■ **Dataset extract**:
>>>>

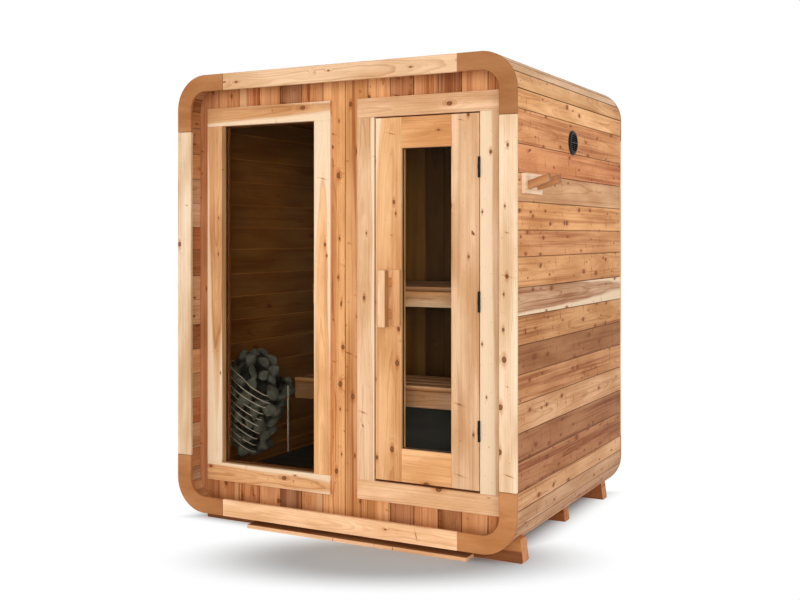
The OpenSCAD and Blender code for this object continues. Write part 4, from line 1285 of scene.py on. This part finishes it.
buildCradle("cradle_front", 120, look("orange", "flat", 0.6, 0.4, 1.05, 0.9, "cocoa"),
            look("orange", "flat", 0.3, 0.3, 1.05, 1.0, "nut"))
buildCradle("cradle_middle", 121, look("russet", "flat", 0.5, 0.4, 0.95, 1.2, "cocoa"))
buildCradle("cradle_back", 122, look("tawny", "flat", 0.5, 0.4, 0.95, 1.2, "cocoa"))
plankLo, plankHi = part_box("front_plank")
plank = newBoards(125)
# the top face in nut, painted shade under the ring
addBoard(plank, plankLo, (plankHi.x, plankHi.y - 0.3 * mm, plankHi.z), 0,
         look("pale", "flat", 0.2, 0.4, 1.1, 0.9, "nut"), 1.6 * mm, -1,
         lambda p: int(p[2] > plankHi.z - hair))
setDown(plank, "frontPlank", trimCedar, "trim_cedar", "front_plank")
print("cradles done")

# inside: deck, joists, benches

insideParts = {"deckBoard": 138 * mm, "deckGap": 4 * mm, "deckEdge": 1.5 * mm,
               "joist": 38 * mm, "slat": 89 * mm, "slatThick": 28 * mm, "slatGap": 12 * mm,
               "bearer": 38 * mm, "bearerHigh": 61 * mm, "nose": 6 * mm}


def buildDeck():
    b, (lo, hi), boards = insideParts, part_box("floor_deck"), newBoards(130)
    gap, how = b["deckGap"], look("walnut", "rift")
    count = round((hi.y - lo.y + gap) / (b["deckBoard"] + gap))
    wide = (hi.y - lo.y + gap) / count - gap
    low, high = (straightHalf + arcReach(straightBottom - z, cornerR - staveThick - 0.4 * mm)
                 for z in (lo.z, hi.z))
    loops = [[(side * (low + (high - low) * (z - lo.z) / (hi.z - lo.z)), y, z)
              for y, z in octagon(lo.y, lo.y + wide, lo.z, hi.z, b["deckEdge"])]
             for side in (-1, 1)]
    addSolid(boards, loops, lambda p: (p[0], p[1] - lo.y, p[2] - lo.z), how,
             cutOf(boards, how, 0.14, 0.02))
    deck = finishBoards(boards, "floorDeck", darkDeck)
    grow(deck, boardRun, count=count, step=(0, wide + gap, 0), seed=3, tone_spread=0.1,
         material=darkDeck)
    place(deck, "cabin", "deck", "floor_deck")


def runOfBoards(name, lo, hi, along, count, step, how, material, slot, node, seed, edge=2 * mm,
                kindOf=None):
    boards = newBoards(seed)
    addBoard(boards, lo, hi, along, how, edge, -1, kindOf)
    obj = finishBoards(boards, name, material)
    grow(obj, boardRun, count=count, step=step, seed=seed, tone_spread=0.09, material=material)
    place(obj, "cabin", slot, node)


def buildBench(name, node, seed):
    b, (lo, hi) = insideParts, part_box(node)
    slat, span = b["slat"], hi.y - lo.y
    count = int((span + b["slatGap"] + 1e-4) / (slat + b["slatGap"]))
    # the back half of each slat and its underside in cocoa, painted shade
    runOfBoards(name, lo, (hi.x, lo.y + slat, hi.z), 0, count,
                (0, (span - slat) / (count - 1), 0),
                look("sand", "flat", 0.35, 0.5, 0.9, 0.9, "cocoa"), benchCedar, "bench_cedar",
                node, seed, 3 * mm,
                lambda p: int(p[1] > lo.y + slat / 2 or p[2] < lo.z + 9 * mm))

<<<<

Return exactly the opening lines of the listing above, ending with the line that has "# inside: deck, joists, benches".

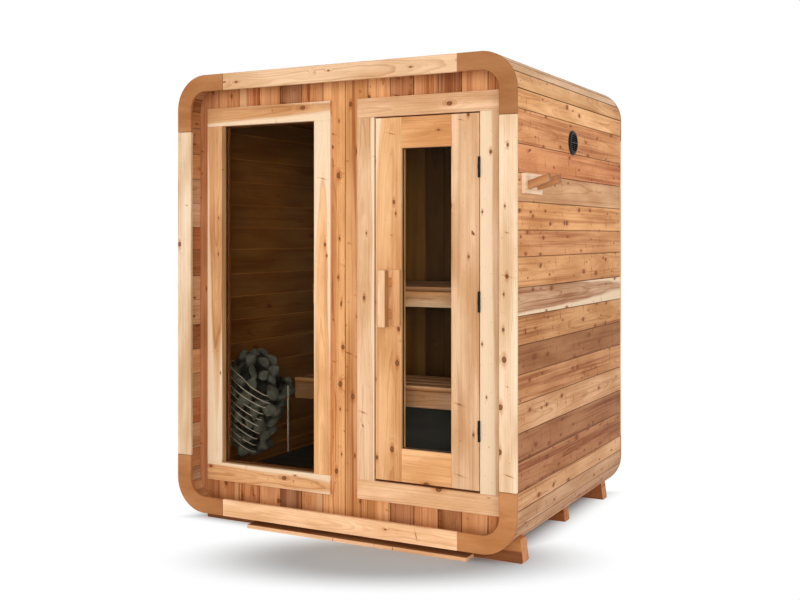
The OpenSCAD and Blender code for this object continues. Write part 4, from line 1285 of scene.py on. This part finishes it.
buildCradle("cradle_front", 120, look("orange", "flat", 0.6, 0.4, 1.05, 0.9, "cocoa"),
            look("orange", "flat", 0.3, 0.3, 1.05, 1.0, "nut"))
buildCradle("cradle_middle", 121, look("russet", "flat", 0.5, 0.4, 0.95, 1.2, "cocoa"))
buildCradle("cradle_back", 122, look("tawny", "flat", 0.5, 0.4, 0.95, 1.2, "cocoa"))
plankLo, plankHi = part_box("front_plank")
plank = newBoards(125)
# the top face in nut, painted shade under the ring
addBoard(plank, plankLo, (plankHi.x, plankHi.y - 0.3 * mm, plankHi.z), 0,
         look("pale", "flat", 0.2, 0.4, 1.1, 0.9, "nut"), 1.6 * mm, -1,
         lambda p: int(p[2] > plankHi.z - hair))
setDown(plank, "frontPlank", trimCedar, "trim_cedar", "front_plank")
print("cradles done")

# inside: deck, joists, benches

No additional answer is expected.